*Aim*.
Collect each line of the entries that holds the string "materials".

*Material supplied*.
------------------------
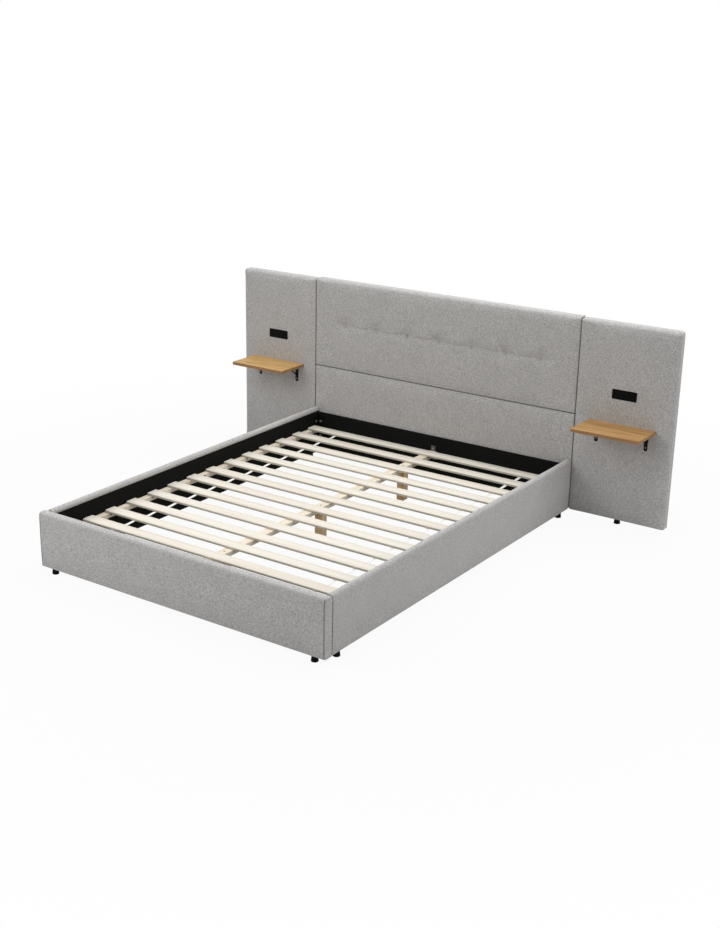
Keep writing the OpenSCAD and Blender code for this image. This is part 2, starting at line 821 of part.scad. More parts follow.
------------------------
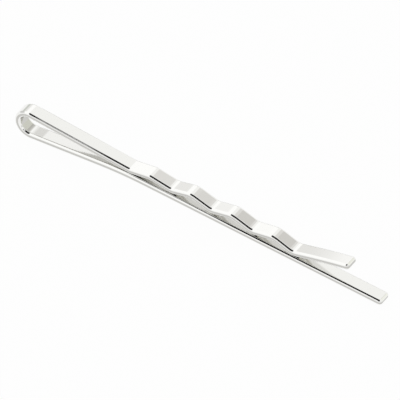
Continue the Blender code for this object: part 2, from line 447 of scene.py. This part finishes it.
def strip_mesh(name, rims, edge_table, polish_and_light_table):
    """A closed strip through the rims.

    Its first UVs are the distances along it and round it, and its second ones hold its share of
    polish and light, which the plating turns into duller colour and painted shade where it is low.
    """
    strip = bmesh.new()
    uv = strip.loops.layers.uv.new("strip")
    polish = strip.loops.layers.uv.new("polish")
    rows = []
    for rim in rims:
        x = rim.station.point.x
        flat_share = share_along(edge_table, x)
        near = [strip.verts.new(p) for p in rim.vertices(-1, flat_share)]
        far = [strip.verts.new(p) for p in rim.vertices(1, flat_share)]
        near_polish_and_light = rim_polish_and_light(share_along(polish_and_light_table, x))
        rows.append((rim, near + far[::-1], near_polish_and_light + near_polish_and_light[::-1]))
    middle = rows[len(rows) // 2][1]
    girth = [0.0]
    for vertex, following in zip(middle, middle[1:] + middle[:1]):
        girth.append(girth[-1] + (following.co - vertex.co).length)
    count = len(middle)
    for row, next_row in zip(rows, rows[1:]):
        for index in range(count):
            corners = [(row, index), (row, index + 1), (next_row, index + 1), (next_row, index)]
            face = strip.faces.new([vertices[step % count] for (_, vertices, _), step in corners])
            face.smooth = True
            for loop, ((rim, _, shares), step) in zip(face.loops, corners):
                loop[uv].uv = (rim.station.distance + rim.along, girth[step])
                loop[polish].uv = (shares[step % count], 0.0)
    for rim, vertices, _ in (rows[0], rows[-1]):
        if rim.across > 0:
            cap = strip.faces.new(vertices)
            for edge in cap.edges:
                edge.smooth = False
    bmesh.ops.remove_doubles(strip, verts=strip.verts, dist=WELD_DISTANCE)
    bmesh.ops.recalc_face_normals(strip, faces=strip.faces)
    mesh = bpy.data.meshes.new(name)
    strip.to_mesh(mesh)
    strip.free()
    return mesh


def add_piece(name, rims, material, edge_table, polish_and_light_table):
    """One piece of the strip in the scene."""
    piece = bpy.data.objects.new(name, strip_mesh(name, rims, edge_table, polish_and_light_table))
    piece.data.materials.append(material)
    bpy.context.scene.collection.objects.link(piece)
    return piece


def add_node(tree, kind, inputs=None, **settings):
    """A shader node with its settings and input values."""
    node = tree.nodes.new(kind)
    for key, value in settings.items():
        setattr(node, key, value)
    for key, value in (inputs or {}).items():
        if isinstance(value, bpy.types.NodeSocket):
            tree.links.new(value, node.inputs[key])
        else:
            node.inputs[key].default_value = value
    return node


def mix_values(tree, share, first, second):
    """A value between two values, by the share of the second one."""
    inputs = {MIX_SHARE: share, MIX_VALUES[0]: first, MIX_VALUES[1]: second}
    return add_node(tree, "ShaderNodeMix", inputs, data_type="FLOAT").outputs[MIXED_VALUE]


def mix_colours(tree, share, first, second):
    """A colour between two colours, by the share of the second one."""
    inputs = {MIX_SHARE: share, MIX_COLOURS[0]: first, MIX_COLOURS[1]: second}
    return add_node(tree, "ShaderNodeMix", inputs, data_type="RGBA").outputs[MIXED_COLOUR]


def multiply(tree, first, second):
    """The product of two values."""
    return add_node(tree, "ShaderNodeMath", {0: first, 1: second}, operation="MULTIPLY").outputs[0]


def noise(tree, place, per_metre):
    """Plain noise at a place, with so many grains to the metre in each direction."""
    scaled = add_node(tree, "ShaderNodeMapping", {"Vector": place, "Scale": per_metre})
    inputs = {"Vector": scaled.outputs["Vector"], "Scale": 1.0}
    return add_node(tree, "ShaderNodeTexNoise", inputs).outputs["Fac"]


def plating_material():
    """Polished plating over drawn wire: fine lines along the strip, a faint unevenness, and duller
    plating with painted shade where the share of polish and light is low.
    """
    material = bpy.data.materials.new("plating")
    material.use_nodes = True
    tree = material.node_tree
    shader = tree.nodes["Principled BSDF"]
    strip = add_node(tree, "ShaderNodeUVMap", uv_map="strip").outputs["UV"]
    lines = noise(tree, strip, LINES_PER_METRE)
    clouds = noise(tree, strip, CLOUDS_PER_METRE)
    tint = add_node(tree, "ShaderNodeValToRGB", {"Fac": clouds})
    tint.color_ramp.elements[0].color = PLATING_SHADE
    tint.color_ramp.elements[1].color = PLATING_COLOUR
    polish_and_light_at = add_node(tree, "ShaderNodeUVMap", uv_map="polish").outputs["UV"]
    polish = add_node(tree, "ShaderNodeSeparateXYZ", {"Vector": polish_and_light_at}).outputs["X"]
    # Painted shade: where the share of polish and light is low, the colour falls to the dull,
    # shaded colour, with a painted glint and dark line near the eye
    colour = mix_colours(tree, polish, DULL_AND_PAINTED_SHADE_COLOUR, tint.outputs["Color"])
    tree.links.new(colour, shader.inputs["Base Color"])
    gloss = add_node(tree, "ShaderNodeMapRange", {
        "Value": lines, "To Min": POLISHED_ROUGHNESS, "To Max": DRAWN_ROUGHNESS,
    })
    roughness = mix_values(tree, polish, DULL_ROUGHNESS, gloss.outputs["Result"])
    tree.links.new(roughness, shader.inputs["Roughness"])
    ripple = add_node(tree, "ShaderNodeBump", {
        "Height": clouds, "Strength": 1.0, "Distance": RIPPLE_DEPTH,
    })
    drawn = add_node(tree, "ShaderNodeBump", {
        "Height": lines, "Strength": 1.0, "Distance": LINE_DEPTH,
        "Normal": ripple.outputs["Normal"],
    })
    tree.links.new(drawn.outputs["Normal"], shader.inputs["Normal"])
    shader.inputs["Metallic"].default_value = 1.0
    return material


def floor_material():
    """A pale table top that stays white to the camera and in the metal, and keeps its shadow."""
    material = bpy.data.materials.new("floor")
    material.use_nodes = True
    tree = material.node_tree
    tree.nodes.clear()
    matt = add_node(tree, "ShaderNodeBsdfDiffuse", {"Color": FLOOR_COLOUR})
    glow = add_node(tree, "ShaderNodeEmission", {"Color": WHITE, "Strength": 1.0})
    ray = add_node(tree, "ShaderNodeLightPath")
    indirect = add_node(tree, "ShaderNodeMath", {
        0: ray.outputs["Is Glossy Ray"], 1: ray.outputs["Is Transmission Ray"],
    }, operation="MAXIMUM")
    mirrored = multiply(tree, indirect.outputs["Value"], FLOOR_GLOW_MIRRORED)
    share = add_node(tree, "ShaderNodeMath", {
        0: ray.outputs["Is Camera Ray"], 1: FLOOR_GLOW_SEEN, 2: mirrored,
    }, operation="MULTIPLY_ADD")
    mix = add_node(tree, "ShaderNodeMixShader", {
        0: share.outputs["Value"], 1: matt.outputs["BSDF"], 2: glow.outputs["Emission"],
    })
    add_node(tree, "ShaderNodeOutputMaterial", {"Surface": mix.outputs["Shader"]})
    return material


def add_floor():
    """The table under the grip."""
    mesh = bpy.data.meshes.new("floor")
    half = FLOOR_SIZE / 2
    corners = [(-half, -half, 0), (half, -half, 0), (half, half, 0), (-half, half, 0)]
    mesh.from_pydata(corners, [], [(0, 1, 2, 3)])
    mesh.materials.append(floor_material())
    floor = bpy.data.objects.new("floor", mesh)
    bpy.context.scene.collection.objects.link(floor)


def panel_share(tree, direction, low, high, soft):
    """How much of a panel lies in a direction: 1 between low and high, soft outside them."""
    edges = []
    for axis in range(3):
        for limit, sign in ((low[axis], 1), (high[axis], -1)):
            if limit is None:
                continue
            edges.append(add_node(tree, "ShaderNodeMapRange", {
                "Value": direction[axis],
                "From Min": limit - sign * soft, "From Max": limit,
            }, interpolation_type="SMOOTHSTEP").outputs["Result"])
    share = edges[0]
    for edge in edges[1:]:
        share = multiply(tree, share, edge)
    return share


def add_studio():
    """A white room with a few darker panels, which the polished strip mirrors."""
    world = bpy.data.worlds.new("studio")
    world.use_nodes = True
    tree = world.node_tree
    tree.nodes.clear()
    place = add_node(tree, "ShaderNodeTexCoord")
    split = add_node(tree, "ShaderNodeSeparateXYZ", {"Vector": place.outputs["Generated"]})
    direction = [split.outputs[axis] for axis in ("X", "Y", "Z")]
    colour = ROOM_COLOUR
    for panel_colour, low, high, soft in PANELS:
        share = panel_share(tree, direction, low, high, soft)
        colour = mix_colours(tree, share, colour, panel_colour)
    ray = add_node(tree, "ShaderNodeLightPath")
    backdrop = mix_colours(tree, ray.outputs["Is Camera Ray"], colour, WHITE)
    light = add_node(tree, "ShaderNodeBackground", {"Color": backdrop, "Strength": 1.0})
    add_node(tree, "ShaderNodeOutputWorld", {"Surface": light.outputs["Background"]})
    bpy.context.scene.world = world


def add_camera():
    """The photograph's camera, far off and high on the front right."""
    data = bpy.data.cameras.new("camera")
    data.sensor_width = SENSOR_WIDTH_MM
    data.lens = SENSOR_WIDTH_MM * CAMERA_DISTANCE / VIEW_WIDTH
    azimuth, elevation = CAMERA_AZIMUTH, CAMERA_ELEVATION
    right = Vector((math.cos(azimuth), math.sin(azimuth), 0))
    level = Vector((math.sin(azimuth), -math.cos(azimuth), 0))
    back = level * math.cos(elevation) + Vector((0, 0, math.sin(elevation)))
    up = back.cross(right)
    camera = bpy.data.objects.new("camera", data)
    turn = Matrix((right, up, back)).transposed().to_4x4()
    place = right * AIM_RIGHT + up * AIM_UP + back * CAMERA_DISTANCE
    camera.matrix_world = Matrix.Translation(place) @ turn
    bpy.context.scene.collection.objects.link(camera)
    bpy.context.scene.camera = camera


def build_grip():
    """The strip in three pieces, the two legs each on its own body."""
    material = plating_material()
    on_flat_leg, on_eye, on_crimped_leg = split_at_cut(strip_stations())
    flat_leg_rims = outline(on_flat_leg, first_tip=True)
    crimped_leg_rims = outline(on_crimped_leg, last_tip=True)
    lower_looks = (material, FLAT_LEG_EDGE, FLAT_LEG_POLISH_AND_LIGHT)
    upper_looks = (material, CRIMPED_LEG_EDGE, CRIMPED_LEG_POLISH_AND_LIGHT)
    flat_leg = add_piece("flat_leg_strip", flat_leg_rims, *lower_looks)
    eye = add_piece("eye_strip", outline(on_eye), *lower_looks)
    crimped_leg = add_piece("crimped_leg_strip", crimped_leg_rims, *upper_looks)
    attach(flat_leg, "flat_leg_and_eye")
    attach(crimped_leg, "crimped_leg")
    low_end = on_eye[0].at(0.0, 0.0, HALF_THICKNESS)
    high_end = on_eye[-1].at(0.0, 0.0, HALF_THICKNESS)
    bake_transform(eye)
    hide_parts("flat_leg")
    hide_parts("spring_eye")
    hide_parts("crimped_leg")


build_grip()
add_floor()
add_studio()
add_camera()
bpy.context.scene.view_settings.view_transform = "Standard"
------------------------
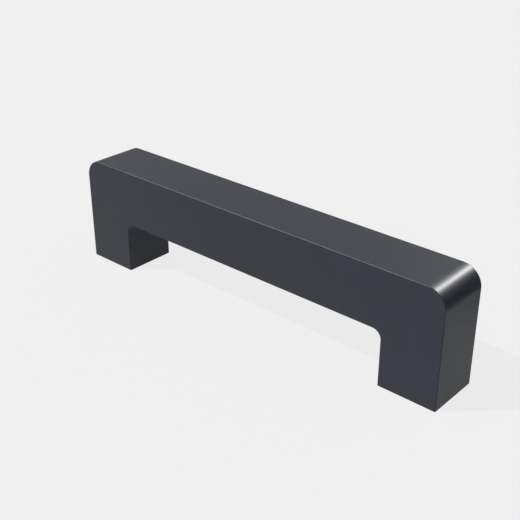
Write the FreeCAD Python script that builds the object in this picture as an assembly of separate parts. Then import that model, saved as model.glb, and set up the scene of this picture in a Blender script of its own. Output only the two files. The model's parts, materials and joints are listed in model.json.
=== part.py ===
------------------------
*Response*.
    piece.data.materials.append(material)
    material = bpy.data.materials.new("plating")
    material = bpy.data.materials.new("floor")
    mesh.materials.append(floor_material())
Write the FreeCAD Python script that builds the object in this picture as an assembly of separate parts. Then import that model, saved as model.glb, and set up the scene of this picture in a Blender script of its own. Output only the two files. The model's parts, materials and joints are listed in model.json.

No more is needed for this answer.